Output every line below without omitting or altering anything.

• [PROVIDED MATERIAL]:
+===+

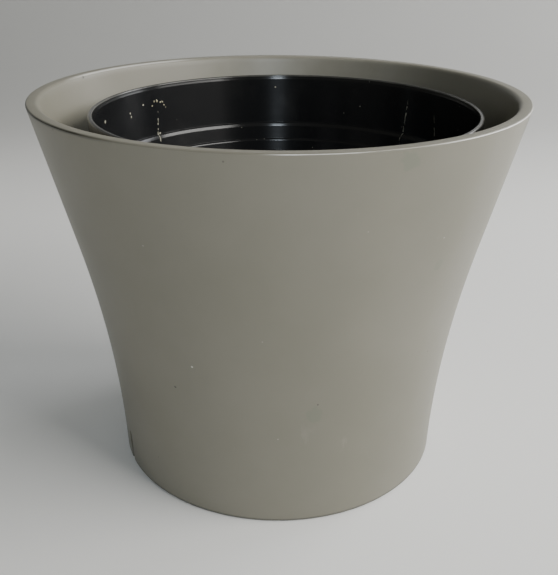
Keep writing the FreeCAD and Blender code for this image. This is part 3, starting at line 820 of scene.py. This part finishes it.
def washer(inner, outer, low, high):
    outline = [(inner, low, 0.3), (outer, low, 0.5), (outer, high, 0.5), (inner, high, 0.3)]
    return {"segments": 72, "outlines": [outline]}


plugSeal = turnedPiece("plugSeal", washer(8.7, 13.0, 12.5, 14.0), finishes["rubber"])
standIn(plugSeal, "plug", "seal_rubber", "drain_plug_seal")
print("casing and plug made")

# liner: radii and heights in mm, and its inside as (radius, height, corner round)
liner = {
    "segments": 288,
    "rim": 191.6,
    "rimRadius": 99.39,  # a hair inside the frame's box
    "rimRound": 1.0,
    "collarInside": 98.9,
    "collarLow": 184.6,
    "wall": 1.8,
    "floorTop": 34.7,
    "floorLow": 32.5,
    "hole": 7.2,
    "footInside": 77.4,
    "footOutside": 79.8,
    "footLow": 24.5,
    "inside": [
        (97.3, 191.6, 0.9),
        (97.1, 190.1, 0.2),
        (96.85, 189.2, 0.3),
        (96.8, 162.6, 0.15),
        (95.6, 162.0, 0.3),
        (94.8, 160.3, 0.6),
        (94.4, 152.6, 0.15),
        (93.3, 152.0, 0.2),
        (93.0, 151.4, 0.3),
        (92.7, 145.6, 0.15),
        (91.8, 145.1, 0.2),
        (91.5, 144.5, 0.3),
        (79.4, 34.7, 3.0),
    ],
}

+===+

• [COMPLETED EXERCISE]:
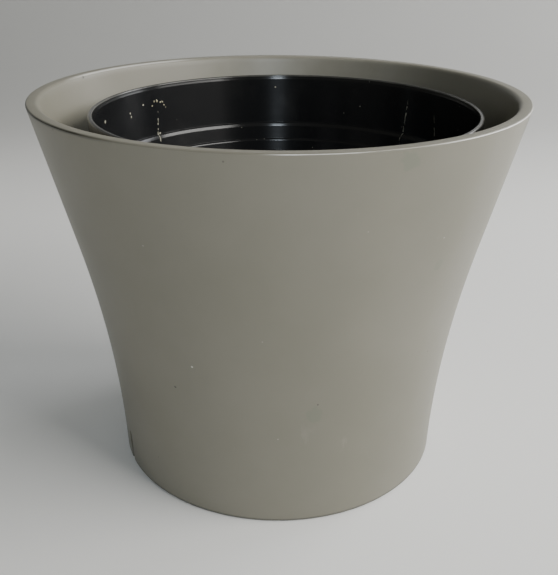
Keep writing the FreeCAD and Blender code for this image. This is part 3, starting at line 820 of scene.py. This part finishes it.
def washer(inner, outer, low, high):
    outline = [(inner, low, 0.3), (outer, low, 0.5), (outer, high, 0.5), (inner, high, 0.3)]
    return {"segments": 72, "outlines": [outline]}


plugSeal = turnedPiece("plugSeal", washer(8.7, 13.0, 12.5, 14.0), finishes["rubber"])
standIn(plugSeal, "plug", "seal_rubber", "drain_plug_seal")
print("casing and plug made")

# liner: radii and heights in mm, and its inside as (radius, height, corner round)
liner = {
    "segments": 288,
    "rim": 191.6,
    "rimRadius": 99.39,  # a hair inside the frame's box
    "rimRound": 1.0,
    "collarInside": 98.9,
    "collarLow": 184.6,
    "wall": 1.8,
    "floorTop": 34.7,
    "floorLow": 32.5,
    "hole": 7.2,
    "footInside": 77.4,
    "footOutside": 79.8,
    "footLow": 24.5,
    "inside": [
        (97.3, 191.6, 0.9),
        (97.1, 190.1, 0.2),
        (96.85, 189.2, 0.3),
        (96.8, 162.6, 0.15),
        (95.6, 162.0, 0.3),
        (94.8, 160.3, 0.6),
        (94.4, 152.6, 0.15),
        (93.3, 152.0, 0.2),
        (93.0, 151.4, 0.3),
        (92.7, 145.6, 0.15),
        (91.8, 145.1, 0.2),
        (91.5, 144.5, 0.3),
        (79.4, 34.7, 3.0),
    ],
}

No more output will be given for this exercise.